Rui é um rapaz extremamente inseguro, com pouco jeito para as miúdas, franzino, débil, enfezado e com umas pernas feitas de osso e pêlo. Ainda assim estabelece uma relação de namoro com Amélia, uma rapariga que “tinha no curveado do corpo uma sinalização para a cama”, segundo rezavam as crónicas masculinas da época.
Provinciana e desconhecedora dos fortes códigos de então, Amélia acaba por se vestir e comportar de uma forma que será mal interpretada, que nos dias de hoje rotundaria em nomes como “galdéria”, “maluca” ou “oferecida”. Facilmente influenciável pelo seu amigo Rodrigues – que segundo Rui “teria o sentido justo de equilíbrio na vida” -, Rui desiste do namoro, ficando o leitor com a ideia de que há algo de muito desajeitado nele próprio, um medo do contacto físico e de se perder na nebulosidade e incerteza do amor – e ao mesmo tempo de conseguir compreender a mulher.

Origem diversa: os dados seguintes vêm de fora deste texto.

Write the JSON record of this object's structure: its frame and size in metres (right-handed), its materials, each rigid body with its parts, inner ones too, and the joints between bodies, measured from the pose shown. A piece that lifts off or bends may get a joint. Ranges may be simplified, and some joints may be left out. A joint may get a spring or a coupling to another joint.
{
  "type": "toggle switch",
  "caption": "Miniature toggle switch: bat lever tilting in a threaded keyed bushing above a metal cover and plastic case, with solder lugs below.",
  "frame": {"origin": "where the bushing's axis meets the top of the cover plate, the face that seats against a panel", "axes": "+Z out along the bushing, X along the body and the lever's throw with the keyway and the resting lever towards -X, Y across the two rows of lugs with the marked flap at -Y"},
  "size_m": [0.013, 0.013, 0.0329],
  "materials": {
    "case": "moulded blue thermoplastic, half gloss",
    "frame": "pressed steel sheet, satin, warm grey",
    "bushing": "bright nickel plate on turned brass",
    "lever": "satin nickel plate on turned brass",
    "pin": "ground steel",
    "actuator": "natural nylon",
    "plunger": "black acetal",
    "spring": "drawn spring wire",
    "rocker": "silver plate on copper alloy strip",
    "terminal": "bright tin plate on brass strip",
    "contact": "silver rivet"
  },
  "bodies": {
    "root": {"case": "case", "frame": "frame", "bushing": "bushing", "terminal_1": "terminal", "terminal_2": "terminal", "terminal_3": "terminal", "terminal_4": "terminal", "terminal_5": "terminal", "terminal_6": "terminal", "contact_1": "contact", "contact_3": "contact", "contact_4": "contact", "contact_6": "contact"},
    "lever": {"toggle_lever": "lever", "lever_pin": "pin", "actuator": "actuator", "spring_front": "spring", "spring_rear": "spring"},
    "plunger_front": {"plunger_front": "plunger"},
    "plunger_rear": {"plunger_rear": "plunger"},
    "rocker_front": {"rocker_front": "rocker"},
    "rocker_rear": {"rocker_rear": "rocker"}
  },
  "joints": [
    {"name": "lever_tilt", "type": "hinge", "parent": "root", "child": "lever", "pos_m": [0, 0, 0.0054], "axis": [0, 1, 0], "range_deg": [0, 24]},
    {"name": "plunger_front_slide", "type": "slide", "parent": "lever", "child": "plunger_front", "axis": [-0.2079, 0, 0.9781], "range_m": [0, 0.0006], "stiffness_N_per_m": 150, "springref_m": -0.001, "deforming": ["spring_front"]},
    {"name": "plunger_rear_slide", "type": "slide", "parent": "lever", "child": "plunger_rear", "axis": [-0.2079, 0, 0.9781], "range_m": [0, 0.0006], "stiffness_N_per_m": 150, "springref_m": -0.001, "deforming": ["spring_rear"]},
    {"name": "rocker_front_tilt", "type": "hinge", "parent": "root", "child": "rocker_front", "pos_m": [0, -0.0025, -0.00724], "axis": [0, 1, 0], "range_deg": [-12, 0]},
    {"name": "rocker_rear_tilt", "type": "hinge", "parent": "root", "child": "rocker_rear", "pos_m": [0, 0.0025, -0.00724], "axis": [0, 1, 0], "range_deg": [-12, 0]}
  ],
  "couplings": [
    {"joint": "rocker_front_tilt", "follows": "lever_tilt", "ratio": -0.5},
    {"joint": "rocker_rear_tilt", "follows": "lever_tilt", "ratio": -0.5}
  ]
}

O romance é todo ela atravessado por uma grande melancolia, mas sobretudo pela ideia de que, para encontrar a salvação própria, é necessário salvar primeiro os mais carentes, ainda que essa relação se resuma a uma relação sem grandes laços de intimidade ou afeição. A escrita de Vergílio Ferreira é económica mas bem-posta, sempre com o piscar de olho à poesia e um olhar acutilante sobre o mundo ao estilo de um guião cinematográfico: “Dez horas da manhã. A carroça do lixo ainda solavanca pelas ruas. No café do Pirata, estudantes bebem à pressa copos de leite. Fora, gumes de frio. Cigarro ardendo. Olhos papudos de sono. Raparigas pintadas de fresco desengonçam-se nos sapatos empinados e lentes austeros descem preciosamente dos eléctricos, suspendendo pastas de viajantes”. Ainda que esteja longe de ser um dos seus livros maiores, reside neste “O Caminho Fica Longe” a fundação da escrita Vergiliana, nele se encontrando os temas que vão fazer parte de toda a sua obra literária.